Hanya saja, potensi tersebut tidak merata dalam skala dan waktu, artinya, tidak merata di seluruh wilayah dan tidak selalu tersedia sepanjang tahun. Karenanya tidak heran apabila sebuah studi World Resource Institute (2015) memprediksi Indonesia masuk dalam negara yang mempunyai risiko tinggi mengalami krisis air.
Kementerian Perencanaan Pembangunan Nasional/Bappenas juga memproyeksikan kelangkaan air di Pulau Jawa, Bali dan Nusa Tenggara menunjukkan tren peningkatan hingga tahun 2030. Dilaporkan, perbandingan luas wilayah yang dilanda krisis air meningkat, dari enam persen pada tahun 2000 menjadi 9,6 persen pada tahun 2045.
Laporan Pusat Penelitian Geoteknologi Badan Riset dan Inovasi Nasional (BRIN) menyebutkan, faktor utama yang menjadi penyebab krisis air di Pulau Jawa, selain pemakaian air yang terus meningkat, terutama adalah perubahan iklim, yaitu adanya perubahan siklus air yang memicu semakin banyak air yang menguap ke udara akibat peningkatan temperatur.
Menurut BMKG, krisis air bersih juga terjadi akibat tingginya kebutuhan air baku, terutama di perkotaan dan wilayah padat penduduk, sementara perubahan iklim menyebabkan kekeringan dan pencemaran air yang memengaruhi ketersediaan air bersih untuk minum dan sanitasi.

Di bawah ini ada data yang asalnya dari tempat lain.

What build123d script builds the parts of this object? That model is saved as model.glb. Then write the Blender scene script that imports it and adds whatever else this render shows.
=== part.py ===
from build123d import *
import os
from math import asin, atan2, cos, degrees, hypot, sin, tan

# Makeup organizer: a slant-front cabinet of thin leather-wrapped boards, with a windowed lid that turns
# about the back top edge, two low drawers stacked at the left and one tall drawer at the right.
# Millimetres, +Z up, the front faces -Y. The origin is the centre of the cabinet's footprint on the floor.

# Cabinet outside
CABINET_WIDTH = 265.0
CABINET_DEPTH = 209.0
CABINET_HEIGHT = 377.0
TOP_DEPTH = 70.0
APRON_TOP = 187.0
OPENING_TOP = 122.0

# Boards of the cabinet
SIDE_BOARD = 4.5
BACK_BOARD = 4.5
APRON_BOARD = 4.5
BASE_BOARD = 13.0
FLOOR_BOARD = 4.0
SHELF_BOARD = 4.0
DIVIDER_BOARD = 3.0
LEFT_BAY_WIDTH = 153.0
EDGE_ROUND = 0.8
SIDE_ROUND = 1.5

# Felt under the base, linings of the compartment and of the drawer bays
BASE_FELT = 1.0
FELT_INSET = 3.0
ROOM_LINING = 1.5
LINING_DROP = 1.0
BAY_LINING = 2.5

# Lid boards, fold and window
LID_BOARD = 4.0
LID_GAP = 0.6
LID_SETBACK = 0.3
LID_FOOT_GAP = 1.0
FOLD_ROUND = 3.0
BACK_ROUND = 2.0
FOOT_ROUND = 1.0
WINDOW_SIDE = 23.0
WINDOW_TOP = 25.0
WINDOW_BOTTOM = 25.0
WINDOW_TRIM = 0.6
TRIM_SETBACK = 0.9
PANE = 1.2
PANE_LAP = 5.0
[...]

Untuk menyiasati menipisnya ketersediaan air, Pemerintah Indonesia harus mampu memanfaatkan air permukaan yang melimpah, seperti air laut, air sungai, dan air danau/waduk. Pengembangan teknologi pengolahan air adalah kunci untuk menghadapi perubahan iklim.
Reverse Osmosis dan Bendungan
Kementerian PUPR sejauh ini sudah memiliki kemampuan untuk mengubah air laut menjadi air tawar melalui teknologi Sea Water Reverse Osmosis (SWRO), sehingga penduduk di pulau terluar atau pinggir pantai yang tidak terjangkau pelayanan air minum perpipaan (PDAM dan program SPAM Perdesaan), bisa menikmati air tawar yang bersih, aman dan layak konsumsi.
Sistem SWRO memisahkan kandungan garam pada air laut hingga menjadi air tawar. Cara kerja SWRO adalah menyaring air laut melalui membran yang memiliki ukuran pori sangat kecil.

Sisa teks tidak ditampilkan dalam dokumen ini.